*TASK DESCRIPTION*
Please give the listing again, word for word, with nothing left out.

*DATASET SECTION*
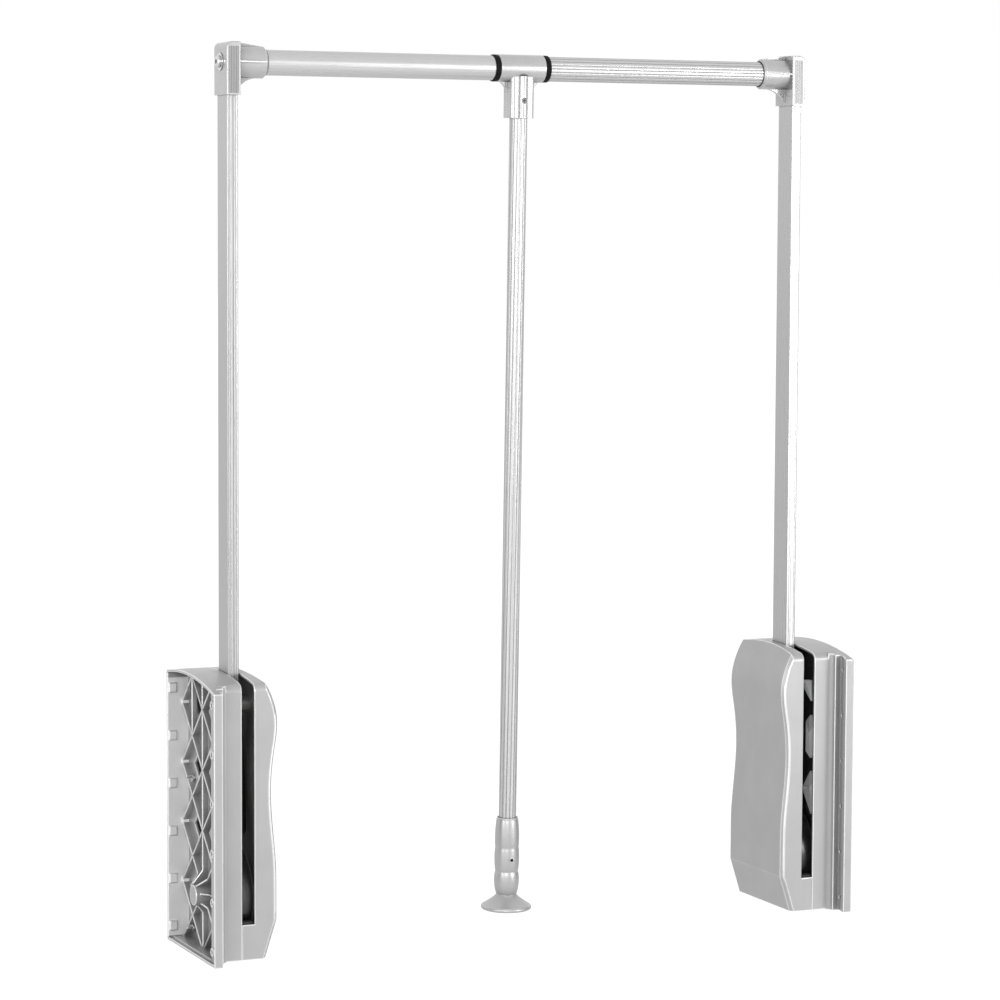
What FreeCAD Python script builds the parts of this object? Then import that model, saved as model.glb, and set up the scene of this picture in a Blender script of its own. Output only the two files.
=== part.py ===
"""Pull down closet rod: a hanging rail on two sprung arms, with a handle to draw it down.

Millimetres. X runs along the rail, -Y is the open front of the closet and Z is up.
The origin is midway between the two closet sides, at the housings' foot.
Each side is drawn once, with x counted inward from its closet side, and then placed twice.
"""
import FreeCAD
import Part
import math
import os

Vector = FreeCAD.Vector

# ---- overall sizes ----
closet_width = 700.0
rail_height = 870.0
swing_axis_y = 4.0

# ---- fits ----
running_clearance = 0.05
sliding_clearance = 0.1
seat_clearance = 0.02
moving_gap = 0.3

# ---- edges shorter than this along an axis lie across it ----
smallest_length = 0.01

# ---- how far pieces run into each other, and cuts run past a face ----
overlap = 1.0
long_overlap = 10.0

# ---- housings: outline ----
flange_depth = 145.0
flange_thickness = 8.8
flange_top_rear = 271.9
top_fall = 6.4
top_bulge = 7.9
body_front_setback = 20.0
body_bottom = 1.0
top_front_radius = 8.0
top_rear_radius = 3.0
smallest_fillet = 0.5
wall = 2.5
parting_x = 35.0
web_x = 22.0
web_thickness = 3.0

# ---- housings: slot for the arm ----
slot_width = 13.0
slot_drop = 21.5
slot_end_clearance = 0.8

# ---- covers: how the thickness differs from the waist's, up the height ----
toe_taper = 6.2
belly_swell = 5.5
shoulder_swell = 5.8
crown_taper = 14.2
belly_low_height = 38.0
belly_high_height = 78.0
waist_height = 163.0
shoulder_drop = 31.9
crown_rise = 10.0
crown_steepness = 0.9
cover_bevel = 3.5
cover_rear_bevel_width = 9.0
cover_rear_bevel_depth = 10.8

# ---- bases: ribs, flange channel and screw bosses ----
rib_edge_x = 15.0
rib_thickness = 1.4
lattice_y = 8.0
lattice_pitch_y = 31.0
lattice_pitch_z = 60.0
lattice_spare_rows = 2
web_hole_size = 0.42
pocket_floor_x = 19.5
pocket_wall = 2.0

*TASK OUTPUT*
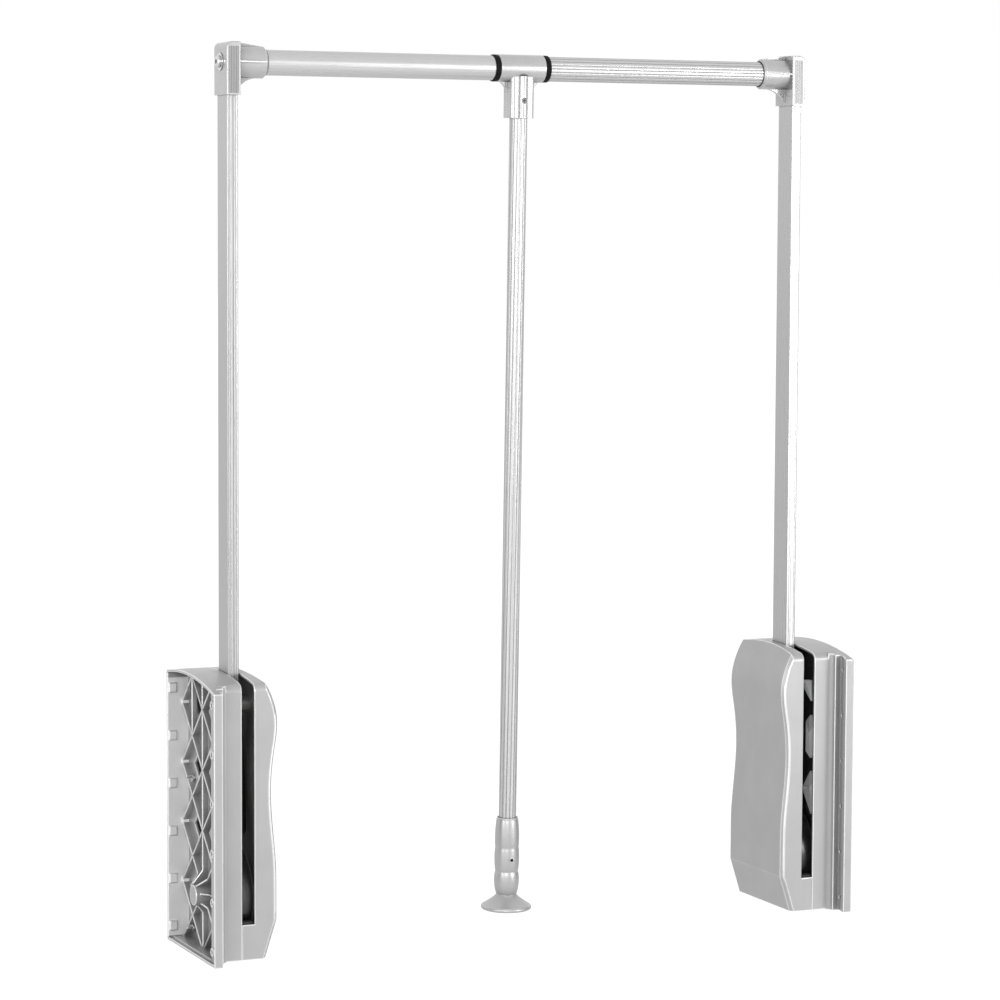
What FreeCAD Python script builds the parts of this object? Then import that model, saved as model.glb, and set up the scene of this picture in a Blender script of its own. Output only the two files.
=== part.py ===
"""Pull down closet rod: a hanging rail on two sprung arms, with a handle to draw it down.

Millimetres. X runs along the rail, -Y is the open front of the closet and Z is up.
The origin is midway between the two closet sides, at the housings' foot.
Each side is drawn once, with x counted inward from its closet side, and then placed twice.
"""
import FreeCAD
import Part
import math
import os

Vector = FreeCAD.Vector

# ---- overall sizes ----
closet_width = 700.0
rail_height = 870.0
swing_axis_y = 4.0

# ---- fits ----
running_clearance = 0.05
sliding_clearance = 0.1
seat_clearance = 0.02
moving_gap = 0.3

# ---- edges shorter than this along an axis lie across it ----
smallest_length = 0.01

# ---- how far pieces run into each other, and cuts run past a face ----
overlap = 1.0
long_overlap = 10.0

# ---- housings: outline ----
flange_depth = 145.0
flange_thickness = 8.8
flange_top_rear = 271.9
top_fall = 6.4
top_bulge = 7.9
body_front_setback = 20.0
body_bottom = 1.0
top_front_radius = 8.0
top_rear_radius = 3.0
smallest_fillet = 0.5
wall = 2.5
parting_x = 35.0
web_x = 22.0
web_thickness = 3.0

# ---- housings: slot for the arm ----
slot_width = 13.0
slot_drop = 21.5
slot_end_clearance = 0.8

# ---- covers: how the thickness differs from the waist's, up the height ----
toe_taper = 6.2
belly_swell = 5.5
shoulder_swell = 5.8
crown_taper = 14.2
belly_low_height = 38.0
belly_high_height = 78.0
waist_height = 163.0
shoulder_drop = 31.9
crown_rise = 10.0
crown_steepness = 0.9
cover_bevel = 3.5
cover_rear_bevel_width = 9.0
cover_rear_bevel_depth = 10.8

# ---- bases: ribs, flange channel and screw bosses ----
rib_edge_x = 15.0
rib_thickness = 1.4
lattice_y = 8.0
lattice_pitch_y = 31.0
lattice_pitch_z = 60.0
lattice_spare_rows = 2
web_hole_size = 0.42
pocket_floor_x = 19.5
pocket_wall = 2.0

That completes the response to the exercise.